I’m passionate about this advice because in 2018, I took the decision to change how I value my work and it has been life-changing. For many years, I didn’t charge a time-based fee for my advice. Clients would ring to get updates on their pension, savings or tax-saving ideas that would take hours to complete, and I never charged a cent. Finally, I realised that I needed to value my time and advice more and took the brave step to inform clients that I would subsequently be charging for my time.
How did they react? Naturally, they were a little taken aback at first, but now that they know they are paying for my time, they are much more focused, organised and committed to achieving results. Because I value my time, so do they, and the result is that I’m conducting more business than ever before.
Behavioural finance, which studies why people act the way they do around money, backs this up. Stating that there is a sweet spot where the service or product we offer is seen as “expensive but worth it” – this is the best possible place to inhabit as a business owner. So do yourself a favour and make every effort to find it.
But don’t leave all this newfound bravery at work. Take it home and apply it there too. Money is always listed as one of the top reasons why people divorce, and it’s easy to understand why. If you’re in a relationship where one partner earns more than the other, or you have different attitudes to debt, spending or saving, then it’s natural that disagreements will occur.
So how can you learn to have better financial conversations with your other half? Start by understanding what money means to each other. Ask specific questions and really listen to the answers. For example, what does money mean to you, to your partner? What positive financial memories have you both taken from your childhood? What negative memories? What do you want from your future earnings?
Next, take what you have learned from that discussion and apply it to a plan for your future financial lives. Designate the first Monday of every month as “Money Monday” and sit down together to go over your bills, saving and spending habits, making sure things are on track and your priorities are compatible.
If you feel you could do with a little outside help, then don’t hesitate to meet with a financial advisor because it’s their job to make sense of your finances and set you on the right track.
How to have that conversation…
Alex Holder, gender pay gap campaigner and author of Open Up, shares her tips for getting used to talking about money…
We need to get comfortable talking about money. If we never talk about money with our friends, our partners or our parents, then when we need to talk about it – in a pay review, when choosing a mortgage or even calling out a hen do that’s getting too expensive – we won’t have the vocabulary to advocate for ourselves.

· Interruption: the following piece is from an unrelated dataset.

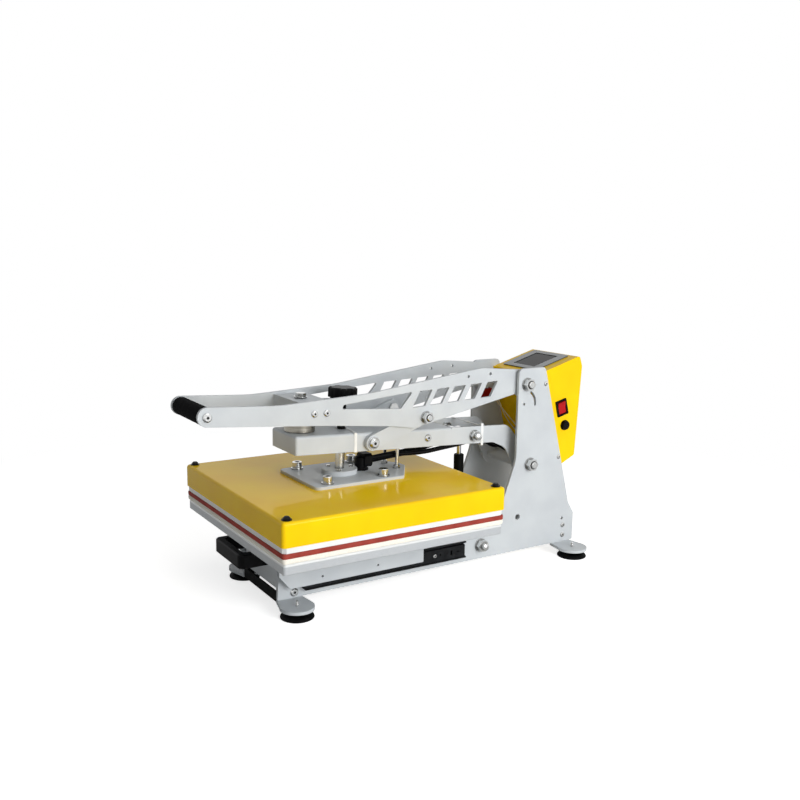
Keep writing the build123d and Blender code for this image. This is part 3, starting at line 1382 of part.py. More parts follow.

Money is the leading cause of stress and anxiety – so if you’re nervous about broaching the subject of money with someone, the first thing to know is you’ll not be the only one feeling stressed and uncomfortable. I’ve found with friends, most people are relieved that someone has brought the conversation up. If I say ‘Can we do something cheaper?’ there is generally a sigh of relief from everybody. Also, our conversations are more fun now that we don’t skirt around anything to do with money – we gossip about ridiculous weddings we’ve been to and ask each other advice about awkward bosses in pay reviews.
With your partner, talk about it when there isn’t an urgent issue. If you only ever talk about money when there’s an overdue bill, it’s always going to be a stressful conversation. Check in regularly with each other – one conversation about money isn’t going to solve everything. For money conversations to feel easy, you need to make them regular.
With people at work, I think it’s about realising what you can gain from talking about money. Remember that secrecy generally only protects employers. The easiest first conversation to have is with any colleague who is leaving your place of work – the direct competition no longer exists, so the question, “can I ask what they were paying you?” is easier.
Childhood experiences or memories of money can have a big impact on your spending and approach to finances in adulthood. Because of the whole “don’t talk about money” taboo, what we learn in childhood remains unchallenged throughout our life, so how our parents were with money – whether good, bad or weird – sticks with us. A great way to unpick this is to chat to your parents about money now. If you’re lucky enough to have them around, ask them what they wish they’d done differently. And ask them about their pension – it’s often a pretty sobering chat!